If you burn 100 tons, for example 20 tons of residual ash, where does the rest go? Different sources contradict each other; one says that mainly water comes out of the chimney, others claim that the 80 tons of burnt waste comes out with it. What exactly comes out and where did the 80 tons of waste in this example go?
Answer
This question uses Lavoisier’s law as its underlying idea: conservation of mass during a chemical reaction. As long as we don’t have nuclear reactions, this is indeed a very good starting point.
The answer to your question depends on the composition of the waste.
Water is a strong argument. Water is relatively heavy. If you burn “wet” waste, a large part of the weight loss will indeed be water. However, it is also very inefficient to incinerate wet waste. Evaporating the water requires a lot of energy, and it simply goes out of the fireplace with it. It is much more efficient to dry the waste first and then burn it.

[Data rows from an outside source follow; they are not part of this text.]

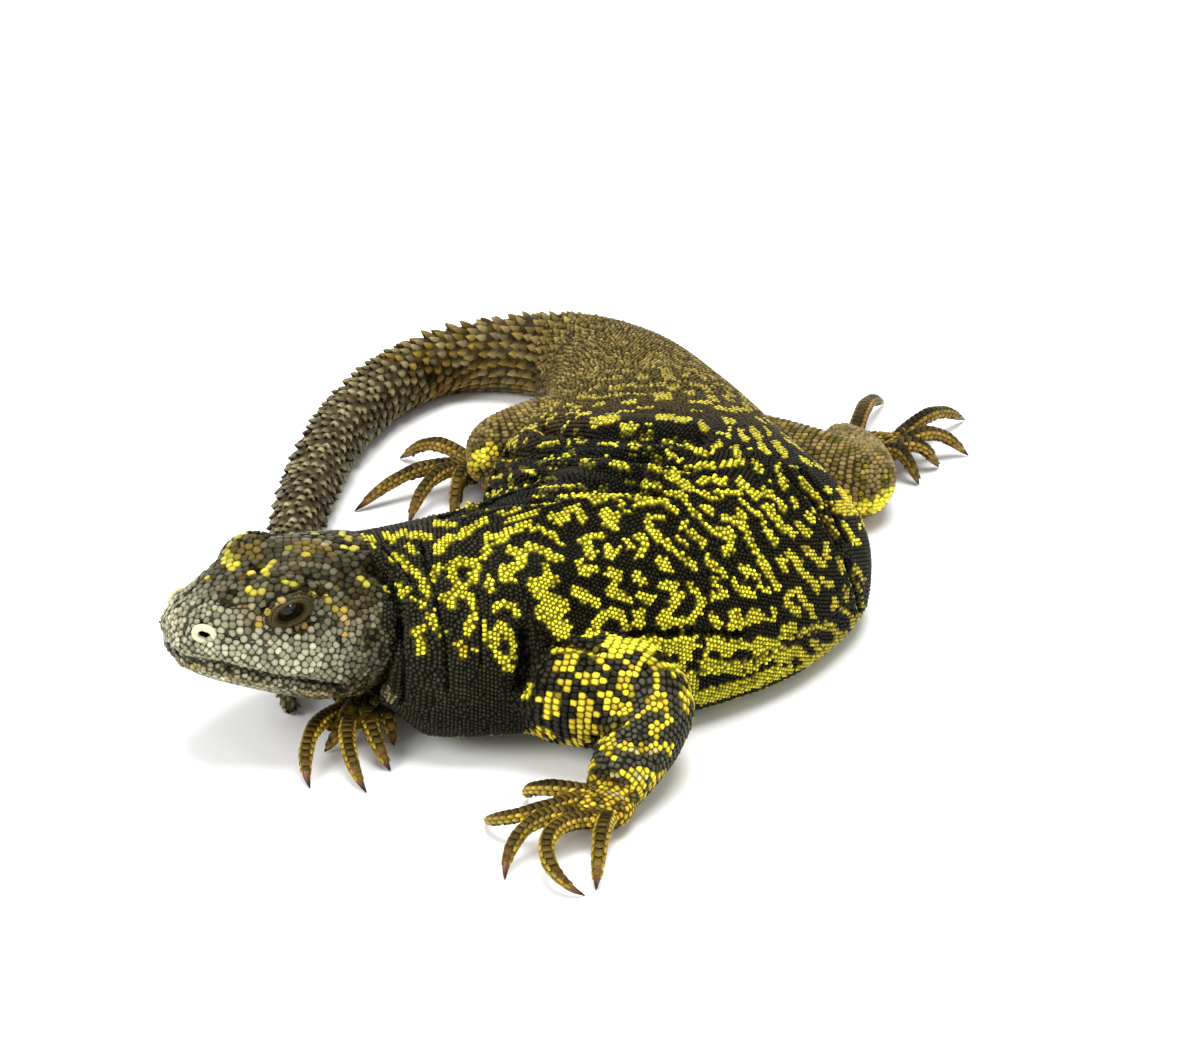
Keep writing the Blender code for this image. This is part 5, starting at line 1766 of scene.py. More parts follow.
class Groups:
    """The shared node groups of the finishes."""

    @staticmethod
    def _new(name: str, inputs: dict[str, tuple[str, object]], outputs: dict[str, str]) -> tuple:
        """Starts a group.

        Args:
            name: The group's name.
            inputs: The type and first value of each input.
            outputs: The type of each output.

        Returns:
            The group, its helper, its input node and its output node.
        """
        group = bpy.data.node_groups.new(name, "ShaderNodeTree")
        for key, (kind, value) in inputs.items():
            socket = group.interface.new_socket(name=key, in_out="INPUT", socket_type=kind)
            socket.default_value = value
        for key, kind in outputs.items():
            group.interface.new_socket(name=key, in_out="OUTPUT", socket_type=kind)
        fabric = Fabric(group)
        return group, fabric, group.nodes.new("NodeGroupInput"), group.nodes.new("NodeGroupOutput")

    @classmethod
    def pigment(cls, palette: Palette) -> bpy.types.NodeTree:
        """The colour of scaly skin from the pigments and tone of its points, where the tone also carries painted shade
        and highlights, and the skin between the scales gets painted shade.

        Args:
            palette: The colours of the pigments.

        Returns:
            The group.
        """
        inputs = {"Depth": ("NodeSocketFloat", 0.0)}
        group, fabric, source, target = cls._new("scale_pigment_and_shade", inputs, {"Color": "NodeSocketColor"})
        marks = fabric.add("ShaderNodeAttribute", {"attribute_name": "markings_and_shade"})
        parts = fabric.add("ShaderNodeSeparateColor", None, Color=marks.outputs["Color"])
        yellow, warm, pale = parts.outputs
        tone = marks.outputs["Alpha"]
        ground = fabric.mix(warm, palette.black, palette.olive)
        bright = fabric.mix(warm, palette.lemon, palette.ochre)
        colour = fabric.mix(yellow, ground, bright)
        colour = fabric.mix(pale, colour, palette.pale)
        # The tone becomes a brightness, which holds each scale's own tone together with the painted shade and
        # highlights.
        shade = fabric.ramp(tone, (0.0, (0.04,) * 3), (0.3, (0.5,) * 3), (0.55, (1.0,) * 3), (1.0, (1.9,) * 3))
        colour = fabric.mix(1.0, colour, shade, "MULTIPLY")
        wide = fabric.ramp(fabric.noise(160.0), (0.3, (0.82,) * 3), (0.7, (1.14,) * 3))
        colour = fabric.mix(1.0, colour, wide, "MULTIPLY")
        fine = fabric.ramp(fabric.noise(2600.0, 2.0), (0.35, (0.86,) * 3), (0.65, (1.1,) * 3))
        colour = fabric.mix(1.0, colour, fine, "MULTIPLY")
        # Painted shade in the gaps: the skin between the scales is darkened towards near-black.
        dark = fabric.mix(source.outputs["Depth"], colour, rgb(10, 10, 10))
        fabric.tree.links.new(dark, target.inputs["Color"])
        return group

    @classmethod
    def grain(cls) -> bpy.types.NodeTree:
        """The fine relief and the uneven gloss of horn and skin.

        Returns:
            The group.
        """
        inputs = {"Scale": ("NodeSocketFloat", 3000.0), "Strength": ("NodeSocketFloat", 0.2)}
        outputs = {"Normal": "NodeSocketVector", "Roughness": "NodeSocketFloat"}
        group, fabric, source, target = cls._new("fine_grain", inputs, outputs)
        height = fabric.noise(3000.0)
        fabric.tree.links.new(source.outputs["Scale"], height.node.inputs["Scale"])
        bump = fabric.add("ShaderNodeBump", None, Height=height, Distance=0.00004)
        fabric.tree.links.new(source.outputs["Strength"], bump.inputs["Strength"])
        rough = fabric.add("ShaderNodeMapRange", None, Value=height, To_Min=0.2, To_Max=0.42)
        fabric.tree.links.new(bump.outputs[0], target.inputs["Normal"])
        fabric.tree.links.new(rough.outputs[0], target.inputs["Roughness"])
        return group


class Finish:
    """The base of every finish: a named material with one shader."""

    name: str

    def material(self) -> bpy.types.Material:
        """The material, made once and then shared.

        Returns:
            The material.
        """
        found = bpy.data.materials.get(self.name)
        if found:
            return found
        made = bpy.data.materials.new(self.name)
        made.use_nodes = True
        fabric = Fabric(made.node_tree)
        self.dress(fabric, made.node_tree.nodes["Principled BSDF"])
        return made

    def dress(self, fabric: Fabric, shader: bpy.types.Node) -> None:
        """Fills in the shader.

        Args:
            fabric: The material's node helper.
            shader: The material's shader.
        """
        raise NotImplementedError

    @staticmethod
    def group(fabric: Fabric, group: bpy.types.NodeTree, **inputs: float) -> bpy.types.Node:
        """Adds a shared group to the material.

        Args:
            fabric: The material's node helper.
            group: The group.
            inputs: Values for its inputs.

        Returns:
            The group's node.
        """
        node = fabric.add("ShaderNodeGroup", {"node_tree": group})
        for key, value in inputs.items():
            node.inputs[key].default_value = value
        return node


@dataclass(frozen=True)
class ScaleFinish(Finish):
    """Scaly skin: matt horn with a faint gloss, in the colours of its markings."""

    name: str
    pigment: bpy.types.NodeTree
    grain: bpy.types.NodeTree
    # How far the colour is darkened towards near-black: painted shade in the gaps between the scales.
    depth: float = 0.0
    gloss: float = 0.06
    fineness: float = 3200.0

    def dress(self, fabric: Fabric, shader: bpy.types.Node) -> None:
        """Fills in the shader.

        Args:
            fabric: The material's node helper.
            shader: The material's shader.
        """
        colour = self.group(fabric, self.pigment, Depth=self.depth)
        grain = self.group(fabric, self.grain, Scale=self.fineness)
        fabric.tree.links.new(colour.outputs["Color"], shader.inputs["Base Color"])
        fabric.tree.links.new(grain.outputs["Normal"], shader.inputs["Normal"])
        fabric.tree.links.new(grain.outputs["Roughness"], shader.inputs["Roughness"])
        shader.inputs["Specular IOR Level"].default_value = self.gloss


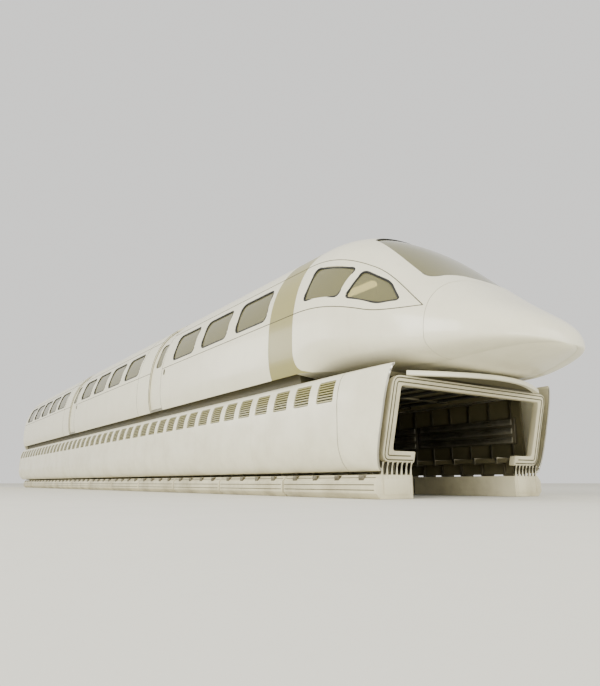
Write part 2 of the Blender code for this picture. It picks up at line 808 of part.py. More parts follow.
def add_magnets():
    front = X_CHANNEL - MAGNET_SETBACK
    box = [(1.06, 0.0), (1.62, 0.0), (1.70, 0.07), (1.70, 0.22), (1.63, MAGNET_TOP), (1.06, MAGNET_TOP)]
    core = [(1.09, 0.03), (1.60, 0.03), (1.67, 0.09), (1.67, 0.20), (1.61, 0.27), (1.09, 0.27)]
    guide = [(1.42, 0.80), (1.4797, 0.80), (1.4797, 1.20), (1.42, 1.20)]
    guide_core = [(1.44, 0.82), (1.4797, 0.82), (1.4797, 1.18), (1.44, 1.18)]
    for side_name, side in SIDES:
        magnet_row(f"support_magnets_{side_name}", box, core, front, side, "cream")
        magnet_row(f"guide_magnets_{side_name}", guide, guide_core, front - 0.2, side, "metal")


def add_front_deflector():
    """The light piece between the nose and the top of the guideway."""
    reach, half = 0.42, 1.40
    outline = []
    for s in steps(-1, 1, 12):
        outline.append((X_CHANNEL + 0.01 + reach * math.cos(s * math.pi / 2), s * half))
    inner = [(x - 0.06, y * 0.96) for x, y in reversed(outline)]
    outline = outline + inner
    lofted("front_deflector", [along_z(outline, 1.522), along_z(outline, 1.585)], "cream")


add_side_walls()
add_roof()
add_stripe_band()
add_doors()
add_cab()
add_nose_cowl()
add_nose_pan()
add_cab_inside()
add_cab_bulkhead()
add_tail()
add_floor()
add_passenger_seats()
add_underframe()
add_skirts()
add_channel_mouth()
add_levitation_frames()
add_magnets()
add_front_deflector()
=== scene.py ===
# %% [markdown]
# # The lead car of a magnetic train
# This lesson dresses a finished CAD model of a magnetic train's lead car. The CAD gives every size and
# joint. Here each outer panel, pane, seat and magnet is made again as a fine mesh that sits where the CAD
# solid is.

# %% Load the frame
import math
import random

import bmesh
import bpy
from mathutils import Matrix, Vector


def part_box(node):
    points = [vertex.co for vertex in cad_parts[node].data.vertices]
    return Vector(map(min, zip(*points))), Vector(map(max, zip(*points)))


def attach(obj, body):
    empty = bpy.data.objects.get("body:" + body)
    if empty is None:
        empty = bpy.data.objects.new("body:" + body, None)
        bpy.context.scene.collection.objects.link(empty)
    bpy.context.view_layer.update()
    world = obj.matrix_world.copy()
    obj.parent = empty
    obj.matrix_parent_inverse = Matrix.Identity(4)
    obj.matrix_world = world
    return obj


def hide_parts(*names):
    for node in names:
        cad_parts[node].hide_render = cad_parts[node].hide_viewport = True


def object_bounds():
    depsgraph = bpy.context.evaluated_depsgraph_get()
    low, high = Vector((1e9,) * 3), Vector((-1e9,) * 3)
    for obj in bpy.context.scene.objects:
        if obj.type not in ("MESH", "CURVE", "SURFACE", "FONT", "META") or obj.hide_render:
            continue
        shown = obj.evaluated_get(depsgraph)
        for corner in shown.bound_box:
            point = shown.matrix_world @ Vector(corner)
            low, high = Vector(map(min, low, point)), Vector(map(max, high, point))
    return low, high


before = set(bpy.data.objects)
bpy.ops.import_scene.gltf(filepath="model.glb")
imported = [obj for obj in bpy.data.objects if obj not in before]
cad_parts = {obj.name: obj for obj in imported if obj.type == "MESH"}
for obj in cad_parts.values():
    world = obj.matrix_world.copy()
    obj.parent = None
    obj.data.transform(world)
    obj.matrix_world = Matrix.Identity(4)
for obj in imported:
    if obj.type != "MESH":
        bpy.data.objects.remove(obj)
CAD_LOW, CAD_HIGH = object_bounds()
random.seed(7)
print("CAD box", [round(v, 3) for v in CAD_LOW], [round(v, 3) for v in CAD_HIGH])

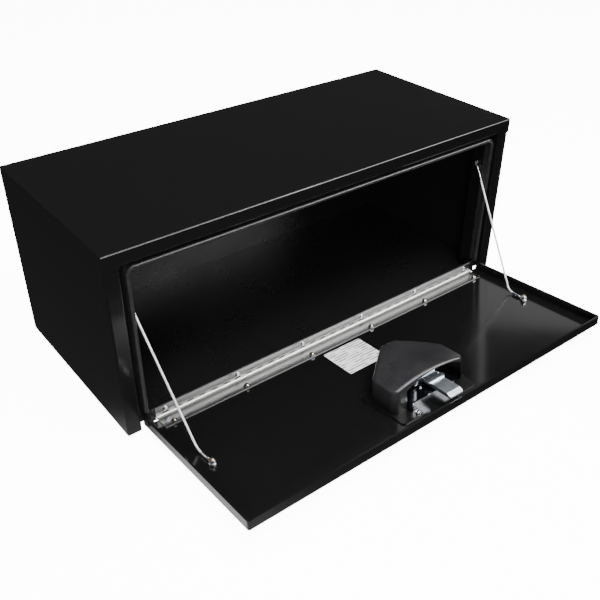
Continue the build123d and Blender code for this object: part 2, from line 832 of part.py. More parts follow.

Even with dry waste there will still be a large weight loss compared to the residual ash. For example, look at the weight of dry firewood compared to the residual ash. Where did that weight go? The main reaction products are: H2O (water), CO2 (carbon dioxide), CO (carbon monoxide), and C (carbon, “soot”).
I think you can generally say that a large part of the mass passes through the chimney via the carbon, and especially in the form of CO2.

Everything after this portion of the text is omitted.